Writing in dissent, Judge Richard Tallman, joined by Judges Richard Clifton, Milan Smith and Sandra Ikuta, argued that the "Rule of Non-Inquiry ... precludes Trinidad from obtaining judicial review of the substance of the secretary's decision."

"Seizing on a concession the United States offered only for future cases and only if we found it legally necessary, some of my colleagues now find reason to doubt the undoubtable, worrying whether the secretary ever made a torture determination at all," Tallman wrote. "They brush aside the fact that Trinidad himself had no reason to doubt the reality of the secretary's decision - the decision that prompted Trinidad to bring his habeas claim, the District Court to rule on it, the government to appeal, and two separate panels of this court to consider the matter - recharacterizing his disagreement with the outcome of her decision as a dispute over the process she employed. Worse, they ignore a litany of firmly established legal principles - not the least of which being our presumption that constitutional officers properly discharge their legal duties - to achieve an unfathomable end and further delay an extradition that has already lumbered along for close to a decade. I cannot question so lightly the honor of the secretary or depart so readily from governing case law. The secretary has made her decision, and neither the Convention Against Torture, the Foreign Affairs Reform and Restructuring Act of 1998, nor the controlling regulations give us cause to inquire further. The Rule of Non-Inquiry squarely applies, and our inquiry is at an end."

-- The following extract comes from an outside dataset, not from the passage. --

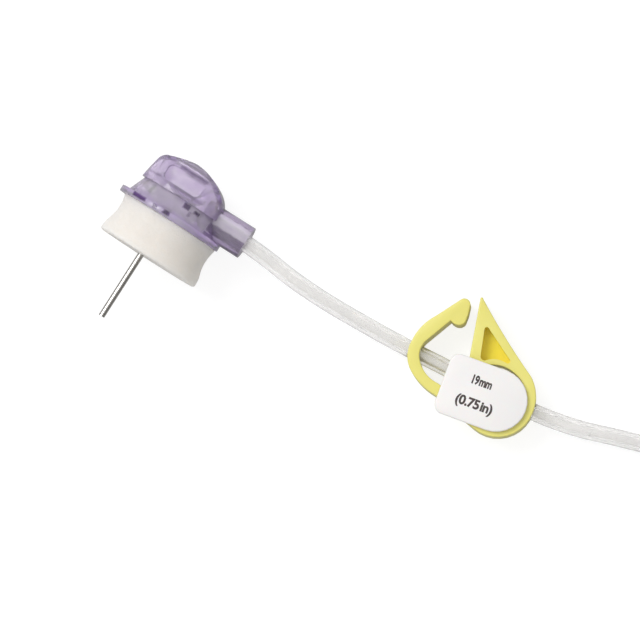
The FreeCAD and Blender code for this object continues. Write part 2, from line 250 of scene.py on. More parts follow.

In a separate dissent, Judge Marsha Berzon, joined by Judge William Fletcher, objected to the majority's finding that the District Court must simply determine if the secretary completed a proper review and has no powers of review itself.

"I ... concur in the majority's result - a remand to the District Court for further development of the record - but not in its declaration that under no circumstances can a district court go further than to require a pro forma declaration from the secretary of state in a case in which it is alleged that extradition will likely result in torture," Berzon wrote.

Citing the alleged harsh treatment of Trinidad y Garcia's co-defendants by the Philippines, Judge Harry Pregerson also questioned with the scope of the majority's review in a partial dissent joined again by Judge Fletcher.

"I disagree with the majority that liberty interest will be fully vindicated if the secretary of state augments the record with a declaration 'signed by the secretary or a senior official properly designated by the secretary" attesting that the Secretary has complied with her regulatory obligations," Pregerson wrote.

"The Philippines sought Trinidad y Garcia's extradition to stand trial on a charge of kidnaping for ransom," he added. "Five of Trinidad y Garcia's co-accused were tortured by the Philippine government. The treatment of two of these co-accused, Gerilla and Villaver, is especially troubling. According to Gerilla's sworn affidavit, police officers abducted him from his home, blindfolded him, secluded him in a small, cold room, and denied him food and water. When Gerilla denied the Phillippine officials' charges against him, the police officers placed a plastic bag over Gerilla's head, causing him to suffocate; the officers removed the bag at the last minute. The Philippine police officers poured soft drinks down Gerilla's nose, making it hard for him to breathe, and then forced him to eat a foul-tasting substance, causing him to vomit. As Gerilla continued to maintain his innocence, the officers affixed electric wires to Gerilla's inner thighs, shocking him with electricity, and then forced him to endure extreme temperatures by shoving ice down his shirt. Eventually Gerilla confessed to the charges against him after the officers threatened to abduct and rape his sisters. A Philippine trial judge found this account of torture credible, deemed Gerilla's extrajudicial confession invalid and inadmissible, and dismissed all the charges against him."

In still another partial dissent, Chief Judge Alex Kozinski said that habeas review isn't even available in this case.

"Just because someone in custody files a document styled 'habeas petition' doesn't mean a federal court has jurisdiction to entertain it," he wrote. "Instead, the petitioner must allege a type of claim cognizable on habeas."

"There's absolutely no authority supporting Trinidad's claim that habeas review is available to challenge the destination to which a detainee is to be extradited based on how he might be treated there," he added.